Извне может так и казаться, что это человечество не есть Христово, хочет принадлежать самому себе, а через то отдаётся во власть «князя мира сего», хотя внутренно и подорванную, но ещё продолжающуюся. Однако, вопреки этой мнимой очевидности, человечество в естестве и судьбах своих остаётся единым. Оно безраздельно воспринято Христом в Его Богочеловечестве. Для нас является ещё тайной, сокрытой в запредельности, как и когда раскроется и осуществится это единство рода человеческого, и жертва ныне приносится лишь христианами от лица Церкви. Однако сила и действенность её распространяется на всё человечество, которое предстанет и на Страшном Суде в этом своём многоединстве. И как в первородном грехе Адама всё оно соединяется, так и в Боговоплощении подаётся ему искупление, хотя и во всём своём многообразии. Таково радостное обетование и упование нашей веры.

Но      в нём ещё и другая светлая сторона. Вместе со Христом и мы в этом жертвоприношении участвуем, с Ним его соприносим, как «мысленную и бескровную службу». И в этом одновременно выражается молитвенно наша любовь и к Богу, и к человеку. Это есть хваление и благодарение Богу, соединяемые со всяким приношением, относящимся к нашей человеческой жизни.

Однако для нас является непосильным моление о мире и о всём человечестве, какова была молитва Христа во тьме Гефсиманского сада. Наше сердце ограниченно, как и наше сознание. Оно едва вмещает молитвенную память о тех немногих, которые даны нашей молитвенной любви и попечению. О них мы молимся всякою молитвою и прошением, сознавая всю свою ограниченность, но и всю единственность их значения. Её приносим самому Христу, предлежащему нам во Святых Своих Дарах. И эта молитва – мы опытно это знаем – особым огнём, который принёс Христос на землю, зажигает наше сердце. Эта потребность запечатлеть нашу любовь в молитве выражается и внешне в поимённом поминовении, как живых, так и умерших, которому даётся особое место в чине проскомидии.

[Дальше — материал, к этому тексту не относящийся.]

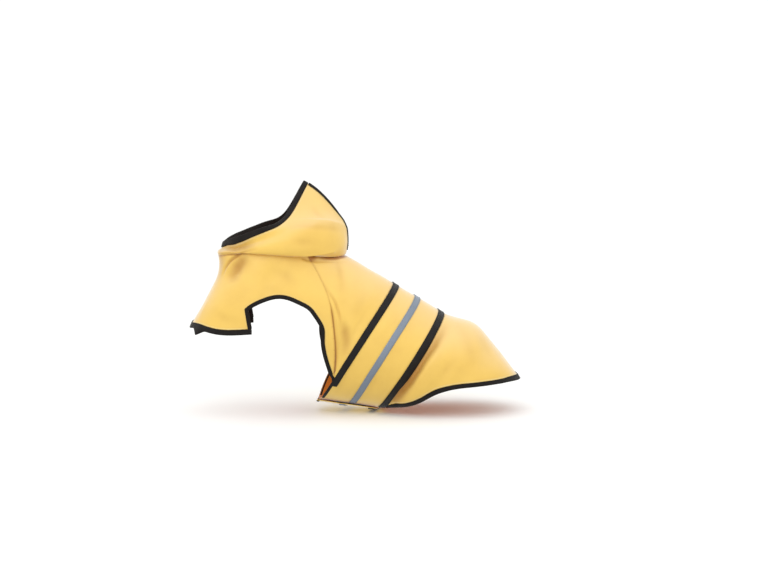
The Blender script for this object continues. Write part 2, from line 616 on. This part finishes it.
@cache
def tree_of(node):
    """A search tree over a CAD node's mesh."""
    return mesh_tree(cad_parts[node].data)


@cache
def skin_tree(node):
    """A search tree over a panel's smooth outer skin."""
    return mesh_tree(fine_skin(node))


def on_cloth(point):
    """The nearest point on any panel, and the way out of the coat there."""
    found = min((tree_of(node).find_nearest(point) for node in PANELS), key=lambda hit: hit[3])
    place, normal = found[0], found[1]
    return place, normal if normal.dot(outward(place)) > 0 else -normal


def outward(place):
    """The way from the coat's middle line to a place on it."""
    middle = Vector((place.x, 0.0, MIDDLE_LOW if place.z < 0 else MIDDLE_HIGH))
    return (place - middle).normalized()


@cache
def crease_strokes():
    """The creases of both sides, laid on the cloth."""
    strokes = []
    for crease in CREASES:
        for side, scale in ((1, crease.left), (-1, crease.right)):
            shift = Vector() if side > 0 else SIDE_SHIFT
            points, ways = [], []
            for spot in crease.path:
                spot = Vector(spot) + shift
                place, way = on_cloth(Vector((spot.x, side * spot.y, spot.z)) * MM)
                points.append(place)
                ways.append(Vector((0, 0, 1)) if crease.upright else way)
            depths = np.array(crease.depths) * scale * MM
            strokes.append((np.array(points), np.array(ways), depths, crease.width * MM, crease.tone))
    return strokes


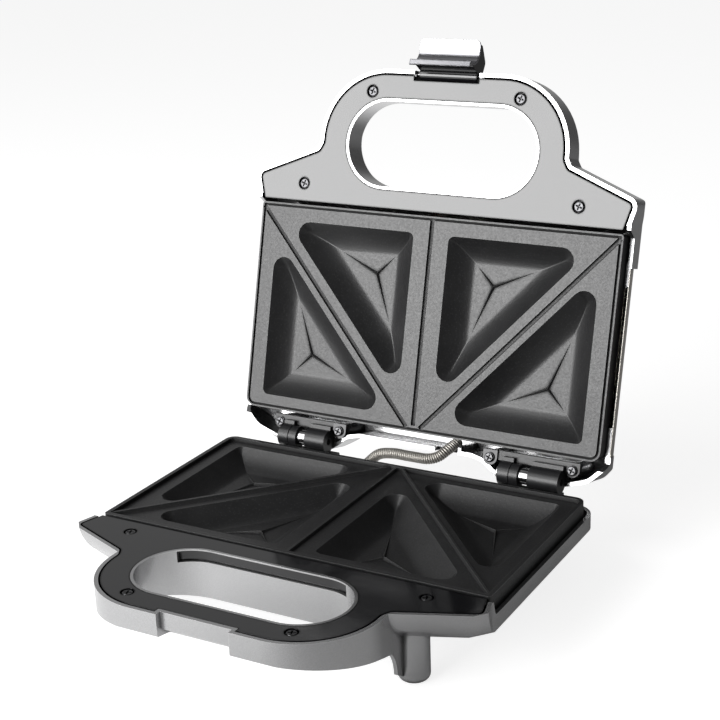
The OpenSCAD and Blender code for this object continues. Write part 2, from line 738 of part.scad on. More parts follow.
// Black wall that hangs from the lower cover behind the rear rim of the finger opening
module opening_lining() {
    intersection() {
        difference() {
            finger_opening(lip_w + 1.7, -lining_depth + lining_gap, -cover_drop);
            finger_opening(lip_w + 0.2, -reach / 2, 1);
        }
        box([lining_from + lining_gap, opening_centre + 16 + lining_gap, -lining_depth],
            [lining_to - lining_gap, lining_back, 0]);
    }
}

module base_handle_cover() {
    color("#151515") grounded() {
        handle_cover([recess_y + wall + 0.3, wall + 0.3]);
        opening_lining();
    }
}

module cover_screws() {
    at_places(cover_screw_places) translate([0, 0, -cover_drop - screw_sink])
        pan_screw(screw_head_r, 1.3, screw_r, 7);
}

module base_cover_screws() {
    color("gray") grounded() cover_screws();
}

module base_plate() {
    color("#2a2a2a") grounded() grill_plate(true);
}

// Heating parts behind a plate, drawn for the lower half

module element_path() {
    rear = element_rear;
    front = element_front;
    bend = element_bend;
    r = element_d / 2;
    half = element_half_w;
    on_both_sides() {
        translate([half, front + bend, 0]) rotate([90, 0, 180])
            cylinder(r = r, h = rear - front - 2 * bend);
        translate([half - bend, front + bend, 0]) rotate([0, 0, -90])
            rotate_extrude(angle = 90) translate([bend, 0]) circle(r = r);
        translate([half - bend, rear - bend, 0])
            rotate_extrude(angle = 90) translate([bend, 0]) circle(r = r);
        translate([half - bend, rear, 0]) rotate([0, -90, 0]) cylinder(r = r, h = half - bend - 14);
        translate([14, rear, 0]) rotate([0, -90, 0]) cylinder(r = r * 0.72, h = 4);
        translate([10, rear, 0]) rotate([0, -90, 0]) cylinder(r = 1.2, h = 7);
    }
    translate([-half + bend, front, 0]) rotate([0, 90, 0]) cylinder(r = r, h = 2 * (half - bend));
}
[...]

Таким образом, в трепетной памяти молитвенного сердца связуется в некоторое единство вся наша жизнь во всём многообразии её и событий. Конечно, при этом нам следует различать, о чём уместно и достойно молиться, да не уподобимся язычникам, молясь, говорящим лишнее (Мф.6:7), однако своею молитвою мы питаем и любовь свою.

Молитесь о близких и дальних, о любящих и враждующих, и через то ткётся тайная ткань взаимной любви нашей пред лицом Господним. И эта наша любовь срастворяется с любовью к нам Господа нашего, нас ради человек сшедшего с небес и воплотившегося от Духа Свята. Аминь.

1941 г.

* * *

1

Ср.: И, взяв хлеб и благодарив, преломил и подал им, говоря: сие есть Тело Мое, которое за вас предается; сие творите в Мое воспоминание (Лк. 22:19). – Прим. ред.

2

Молитва перед Святым Причащением. – Прим. ред.

3

Скорее всего, имеется в виду «онеоправдованный» в значении «Несправедливо обвинённый, оклеветанный». – Прим. ред.


Источник: Чаша Грааля. Софиология страдания / Протоиерей Булгаков Сергий; Ред., сост. архим. Савва Мажуко. – Москва : Никея, 2021. - 384 с. (Серия «Неопалимая купина. Богословское наследие XX века»). / Беседы о Божественной Литургии. 317-334 с.